(Dataset entries)
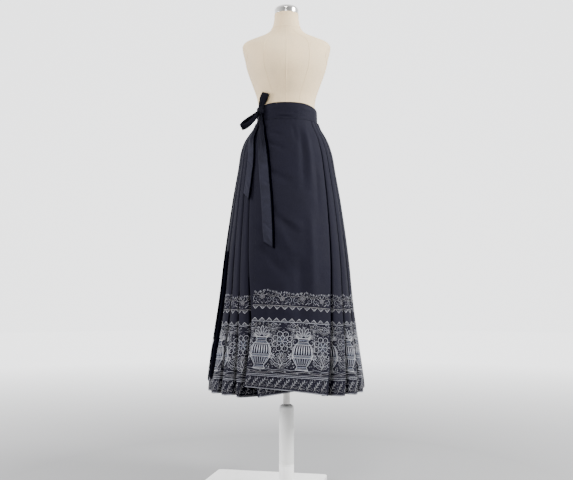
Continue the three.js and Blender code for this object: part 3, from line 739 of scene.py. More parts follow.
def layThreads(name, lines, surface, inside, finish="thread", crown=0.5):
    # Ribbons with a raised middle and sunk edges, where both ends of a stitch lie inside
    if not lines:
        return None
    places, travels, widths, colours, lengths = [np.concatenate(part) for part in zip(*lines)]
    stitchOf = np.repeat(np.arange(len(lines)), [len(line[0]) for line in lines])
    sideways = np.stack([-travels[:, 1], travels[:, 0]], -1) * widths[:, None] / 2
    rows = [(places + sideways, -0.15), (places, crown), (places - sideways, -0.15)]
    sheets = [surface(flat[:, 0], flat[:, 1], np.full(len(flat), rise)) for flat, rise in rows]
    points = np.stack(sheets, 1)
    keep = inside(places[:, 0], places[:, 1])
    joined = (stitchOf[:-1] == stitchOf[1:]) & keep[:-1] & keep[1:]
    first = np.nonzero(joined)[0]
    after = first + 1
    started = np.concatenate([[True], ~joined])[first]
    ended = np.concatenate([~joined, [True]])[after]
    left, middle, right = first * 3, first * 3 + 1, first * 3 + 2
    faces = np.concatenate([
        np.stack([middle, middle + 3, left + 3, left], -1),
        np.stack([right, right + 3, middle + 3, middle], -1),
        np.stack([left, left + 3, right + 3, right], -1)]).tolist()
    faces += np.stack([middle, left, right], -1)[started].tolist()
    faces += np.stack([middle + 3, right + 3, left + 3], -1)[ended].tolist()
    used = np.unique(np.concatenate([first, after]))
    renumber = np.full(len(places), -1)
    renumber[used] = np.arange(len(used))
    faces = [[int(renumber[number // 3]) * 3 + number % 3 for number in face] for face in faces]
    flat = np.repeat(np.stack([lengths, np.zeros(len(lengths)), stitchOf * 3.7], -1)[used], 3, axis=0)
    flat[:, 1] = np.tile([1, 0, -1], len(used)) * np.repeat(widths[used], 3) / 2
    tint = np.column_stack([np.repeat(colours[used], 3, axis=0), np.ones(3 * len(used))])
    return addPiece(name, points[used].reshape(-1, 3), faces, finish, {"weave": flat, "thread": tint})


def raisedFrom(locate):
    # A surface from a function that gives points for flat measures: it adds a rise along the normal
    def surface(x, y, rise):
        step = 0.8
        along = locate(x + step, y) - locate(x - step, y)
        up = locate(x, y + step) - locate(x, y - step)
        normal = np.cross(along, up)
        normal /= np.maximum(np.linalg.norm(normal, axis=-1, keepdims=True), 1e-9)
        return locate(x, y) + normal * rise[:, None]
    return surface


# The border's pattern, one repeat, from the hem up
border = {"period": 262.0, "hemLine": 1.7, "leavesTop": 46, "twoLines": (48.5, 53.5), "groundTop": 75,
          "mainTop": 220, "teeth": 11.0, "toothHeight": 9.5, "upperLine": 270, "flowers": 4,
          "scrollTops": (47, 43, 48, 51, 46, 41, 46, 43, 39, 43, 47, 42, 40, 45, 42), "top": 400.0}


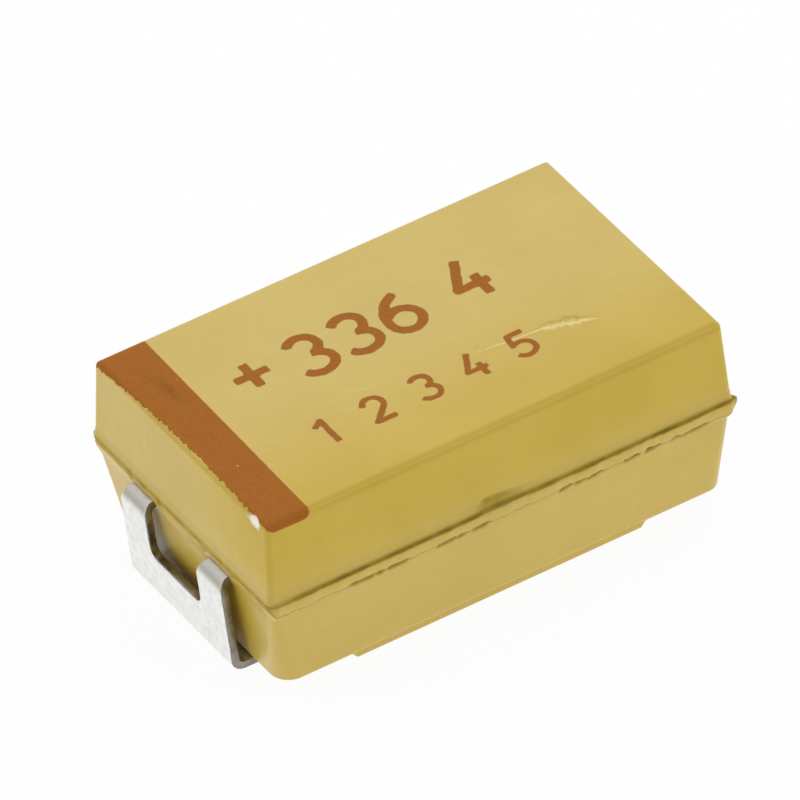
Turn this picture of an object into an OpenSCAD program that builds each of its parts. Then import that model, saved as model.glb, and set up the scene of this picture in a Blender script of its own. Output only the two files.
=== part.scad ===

§ **Goal**: From the records above, work out how many lines contain the string "parts". Give only the number.

§ **Solved exercise**: 2